The older songs are channelled beautifully, of course, with messrs Barry Adamson, Warren Ellis, Martyn P. Casey, Conway Savage, Jim Sclavunos, and George Vjestica conjuring the arguably quite camp fury that means ‘Stagger Lee’, ‘Papa Won’t Leave You, Henry’, ‘Tupelo’, and ‘Stranger Than Kindness’ sound as potent as ever. ‘The Mercy Seat’ suddenly detonates when Cave shrieks "I’m not afraid to DIE!!!!".

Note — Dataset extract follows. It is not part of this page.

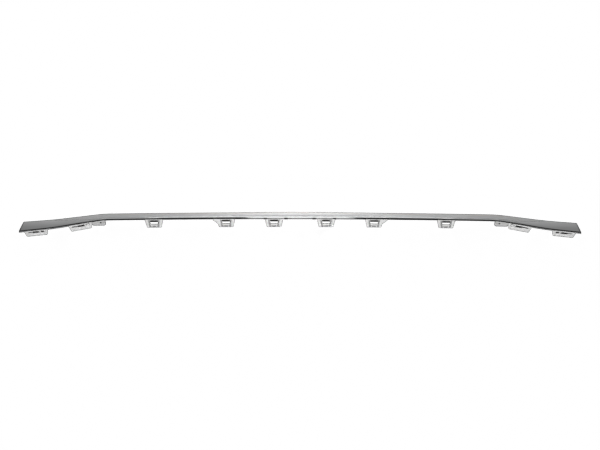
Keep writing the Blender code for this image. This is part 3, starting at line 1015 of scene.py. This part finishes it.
for side, hand in HANDS:
    x = side * (BOW_HALF_LENGTH + LOCATOR_OFFSET)
    inboard = -side
    half = inboard * LOCATOR_WIDTH / 2
    shy = half - inboard * LOCATOR_RIM
    slope = (LOCATOR_INBOARD_REACH - LOCATOR_OUTBOARD_REACH) / LOCATOR_WIDTH
    front = PLATE_FRONT + LOCATOR_BEHIND
    back = front + LOOP_THICKNESS
    rim_front = front - LOCATOR_RIM_RISE
    rim_back = front + FRAME_ROOT
    pin = (inboard * LOCATOR_HOLE_SHIFT, -RETURN_DEPTH - LOCATOR_HOLE_DROP)
    tab = [
        (-half, ROOTED - WALL),
        (half, ROOTED - WALL),
        (half, -LOCATOR_INBOARD_REACH),
        (-half, -LOCATOR_OUTBOARD_REACH),
    ]
    outline = rounded(tab, (0.0, 0.0, LOCATOR_CORNER, LOCATOR_CORNER))
    hole = circle(pin, LOCATOR_HOLE / 2)
    finish_piece(f"{hand}_locator", moulded_plate(outline, [hole], front, back, x), satin)
    rim = [
        (half, NECK_FOOT),
        (half, -LOCATOR_INBOARD_REACH),
        (-half, -LOCATOR_OUTBOARD_REACH),
        (-half, NECK_FOOT),
        (-shy, NECK_FOOT),
        (-shy, LOCATOR_RIM * (1 - slope) - LOCATOR_OUTBOARD_REACH),
        (shy, LOCATOR_RIM * (1 + slope) - LOCATOR_INBOARD_REACH),
        (shy, NECK_FOOT),
    ]
    inner_corner = LOCATOR_CORNER - LOCATOR_RIM
    radii = (0.0, LOCATOR_CORNER, LOCATOR_CORNER, 0.0, 0.0, inner_corner, inner_corner, 0.0)
    raised = moulded_plate(rounded(rim, radii), [], rim_front, rim_back, x)
    along = sorted((inboard * (LOCATOR_HOLE_SHIFT + LOCATOR_HOLE / 2 + LOCATOR_RIM / 2), shy))
    line = tapered(pin[1] + LOCATOR_RIM / 2, pin[1] - LOCATOR_RIM / 2, *along)
    ribbed = moulded_plate(line, [], rim_front, rim_back, x)
    # The rim and its rib are in the darker plate of painted shade.
    finish_piece(f"{hand}_locator_rim", together([raised, ribbed]), painted_edge_shade)
    # The hole's floor is a disc of black painted shade.
    disc = circle(pin, LOCATOR_HOLE / 2 + EDGE_BREAK)
    hole_floor = moulded_plate(disc, [], rim_back, back - EDGE_BREAK, x, EDGE_BREAK / 2)
    finish_piece(f"{hand}_locator_hole", hole_floor, painted_deep_shade)

# Shade dashes. Short black plates stand a hair proud along the foot of the return, on both sides of
# the middle, as painted shade.
SHADE_DASH_PLACES = (0.0288, 0.0710)
SHADE_DASH_WIDTH = 0.0066
SHADE_DASH_HEIGHT = 0.0032
SHADE_DASH_PROUD = 0.0002

for side, hand in HANDS:
    foot = -RETURN_DEPTH - SHADE_DASH_PROUD
    dash_outline = tapered(foot + SHADE_DASH_HEIGHT, foot, -SHADE_DASH_WIDTH / 2, SHADE_DASH_WIDTH / 2, EDGE_BREAK, EDGE_BREAK)
    shade_dashes = [moulded_plate(dash_outline, [], -SHADE_DASH_PROUD, ROOTED, side * x, SHADE_DASH_PROUD / 2) for x in SHADE_DASH_PLACES]
    # Each dash is a black plate of painted shade.
    finish_piece(f"{hand}_painted_shade_dashes", together(shade_dashes), painted_deep_shade)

But it is the Push The Sky Away material that really stands out. ‘Mermaids’ imperious, its lyrics packing both pathos and wit; the ambient circular wash of the title track; the grumbling rumble of ‘We Real Cool’. Best of all (aside from the opener) is ‘Higgs Boson Blues’. The song builds into an infernal crescendo – Cave crouched at the front, holding hands with audience members, shrieking about Miley Cyrus (he wrote the lyric pre-twerk) and Hannah Montana, missionaries bearing smallpox and flu, being buried in patent leather shoes – hell, all the world is in here. Nick Cave largely ignores a fresh girl trying to re-enact the Glastonbury incident, focussing instead on shimmying in that shiny suit, singing these new lyrics that are at once fantastical and surrealist, ribald and observational in front of one of the most powerful groups in action today. The older Nick Cave & his Bad Seeds get, the better they become at transcending the supposed young man’s game of rock & roll. He’s glowing. He’s vibrating. Just look at him now.